I think you changed too many things at once.
But I doubt the problem was the twin tank. As others already suggested, you had problems mostly from the dry suit, and possibly the (large) wing.
I started diving with twins, at the time no one was using a single here in Italy.
No BCD, no dry suit, a thin wet suit with smooth rubber external surface (for minimal friction in water) and the steel twins were with their own harness (no backplate) and a good couch strap.
With them it was easy to stay perfectly horizontal, and to swim fast with minimal drag.
When, some years later, I used a single tank for the first time, I had some problem, as that cylinder was bulky and heavy on the bottom, making it difficult to stay horizontal and to swim with little drag. And this despite the smaller quantity of air available (3000 liters instead of 4000).
So I think that twins are more streamlined and give you a better trim than a single.
All the problems you have got are caused by other factors, do not blame the twins...
 
I wouldn't know where to start to help you OP. You must have a lot of self confidence to attempt a dive with that much new/unknown/untried gear. After 51 years and <2000 dives I wouldn't have done that dive instructor or not.

Someone posted to try the twins in a wet suit. I'm waiting for the proclamations of your impending death if you do that. :wink:

That is how I learned twins however, in a wet suit. The dry suit came sometime later and the combo after that. This was all learned thru reading, trial and error and mentors, tech classes and dry suit classes were still a thing of the future. I still dive my doubles in a wet suit and I'm still alive. :)

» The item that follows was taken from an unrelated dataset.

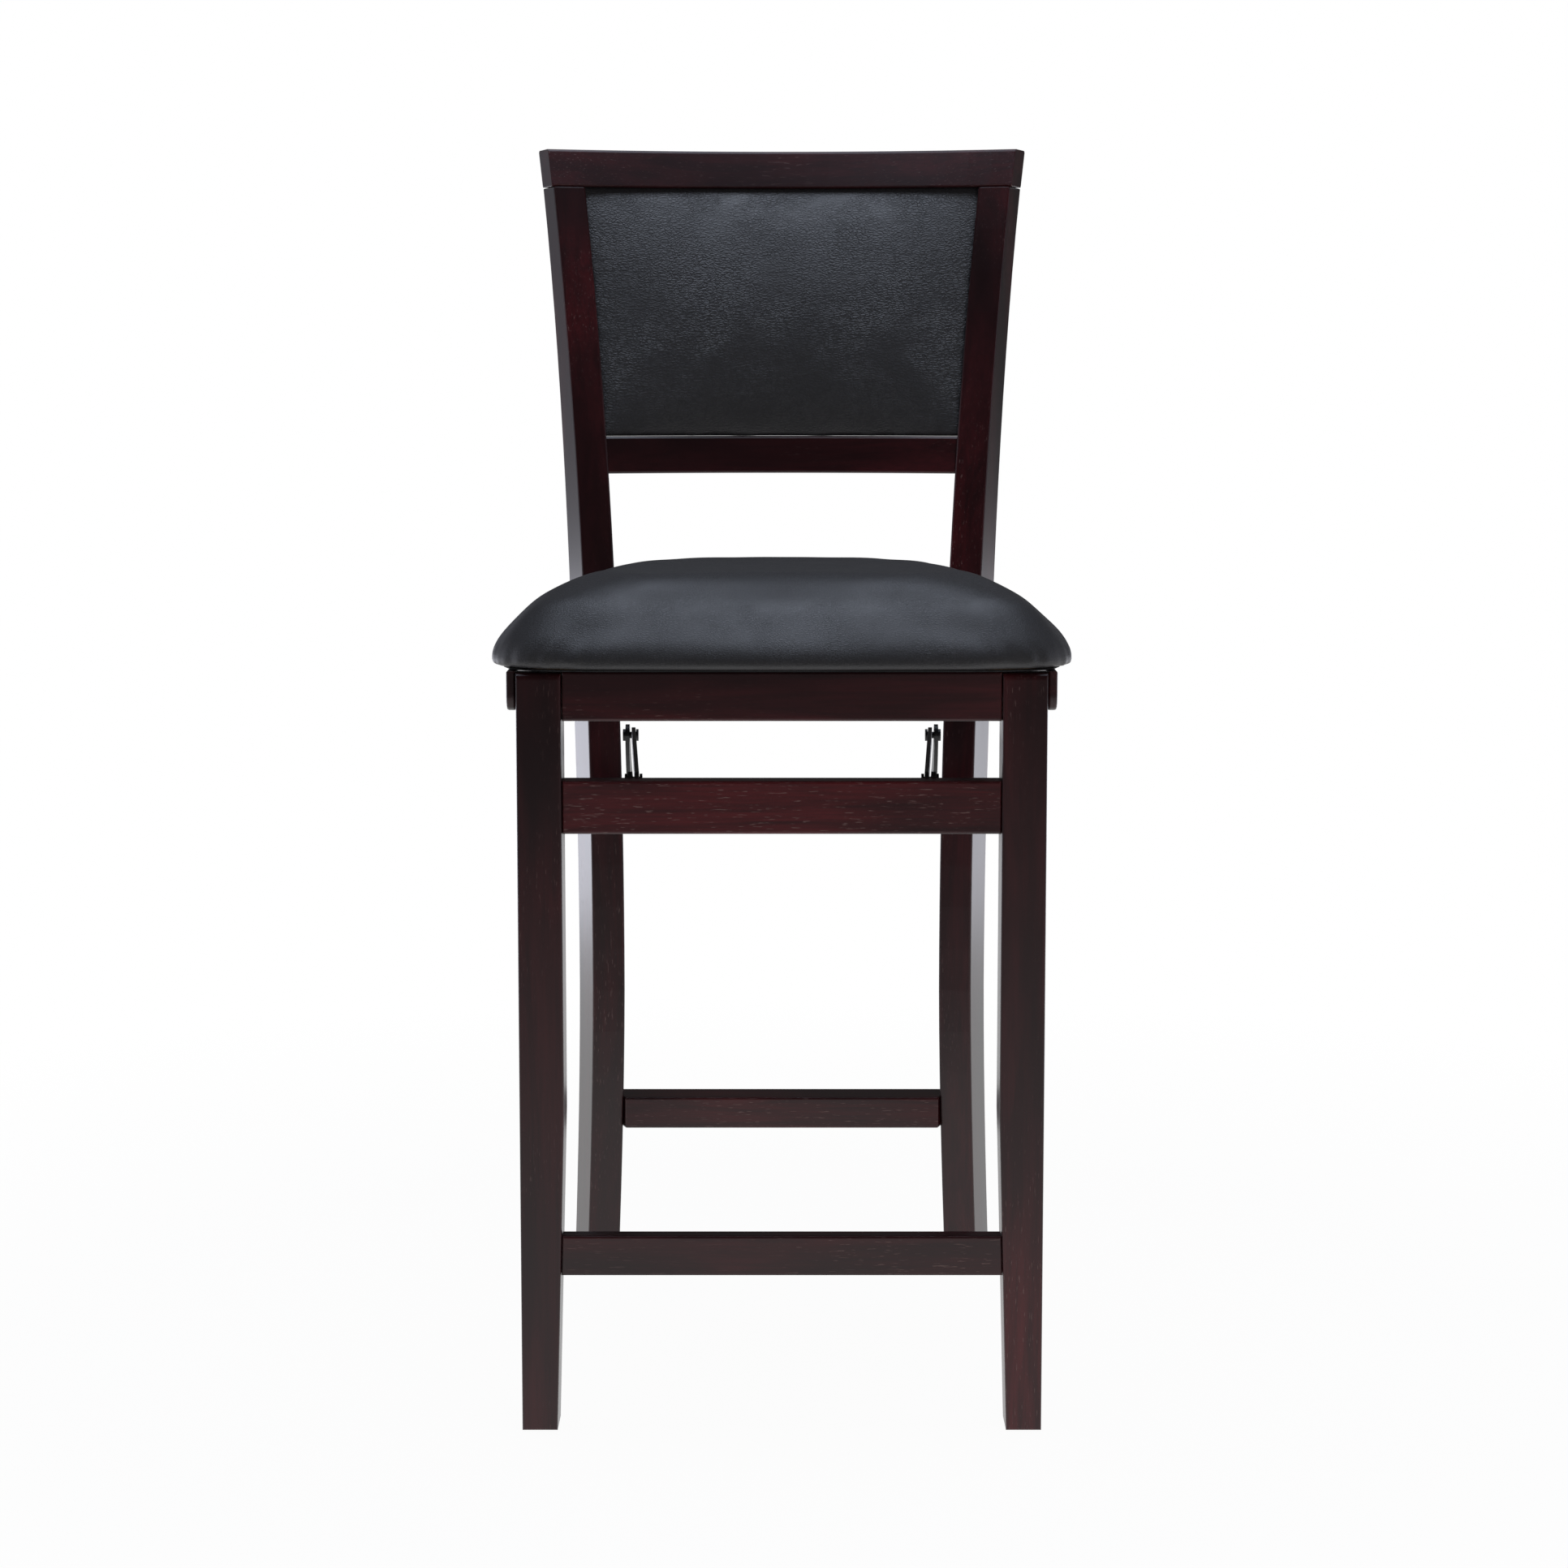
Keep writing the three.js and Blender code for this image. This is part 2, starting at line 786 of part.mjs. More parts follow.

One of the most over looked and probably the least liked piece of gear that IMO is helpful for twins or any B/Pwing rig is a crouch strap. It helps to stabilize the rig and keeps it from riding up when inflated, thus keeping the balance and buoyancy characteristics of the rig stable. I usually tighten mine 1st then tighten the shoulder straps. When I get to 20FSW I re-tighten the straps in the same order plus my weight belt. When I get to max depth I repeat the tightening again.
 
Hey I am new myself so I thought maybe my experience may be useful to you since it is still fresh.

In my experience, you are better off trying to stay in flat trim all the time with a drysuit or a twins. If you use a wing with your twins the air in your wing will wrap around the twins so it will actually work against you if you roll.

Like others said, IMHO that’s the drysuit which is the hard part rather than the twins: I think the only hard part with twins is to be able to reach the valves if you use a manifold.

Do not stress too much about it, it comes quite fast if you keep practising.

Also don’t forget that if you use the same weight for two dives with twins, you should be fairly negative at the beginning of the first dive: that’s because to be able to hold a stop with nearly empty cylinders you’ll have to hold two tanks worth of air. This means that you will have to inflate your BCD to be neutral at the beginning of the dive. This may add instability if you are not neutrally buoyant as you move up and down.

Agree with @AfterDark : it helps a lot to adjust the crotch strap to not be baggy, and to keep the harness belt tightened around the waist.
 
I can relate to your plight. As others have said, "too many changes at once." When I decided to learn how to dive a technical gear configuration, some people recommended learning the drysuit first and then learning the doubles, but at least one mentor of mine suggested tackling drysuit and doubles at the same time. I followed my mentor's advice, took a class from a knowledgeable tech diving instructor, and indeed had pretty much the same difficulties as you.

It has taken YEARS since then to get good enough in this gear configuration to satisfy the requirements of the agency I have been training with, GUE, to even allow me in the door as a student in their tech-level classes. I mean like 3+ years of a couple of days a month spent in the shallow water, just practicing holding my depth and trim while doing things like sharing air, shooting an SMB, etc., in the doubles-and-drysuit configuration, interspersed with some normal just-for-fun diving in the configuration. Whether GUE's threshold of competency for admission to tech training is unnecessarily high and/or PADI's is something different may be a topic of debate elsewhere, but my point here is only that it can take a long time to get really skilled with this configuration. You want to get skilled enough that when you are taught the mechanics of tech diving, you don't even have to think about how to keep still and horizontal at a selected depth--achieving that kind of stable platform should be on autopilot.

If I understood your most recent reply, you are going to do some more poolwork with the instructor, and that sounds like a great plan. It may even take multiple sessions with an instructor before you are able to maintain your stable platform while task-loaded with tech skills. You may want to spend time on your own practicing. Tech training can be a long road. I know the wrecks of Truk are slowly rusting away--I would like to visit them myself when I have the training needed to give them the kind of thorough look they deserve--but don't rush the training.
 
I signed up for Tec 40/45 as I was planning on going to Truk in the next few months. It is cold here by my admittedly wimpy standards especially for long deep dives (water temp in the low 50's) .
Truk water temps are in the 80-85 range, so you'll probably be diving wet with twin aluminum tanks and maybe a single deco bottle. Why not try that combo in a pool if the local water is too cold for it. I think you'll find things much easier.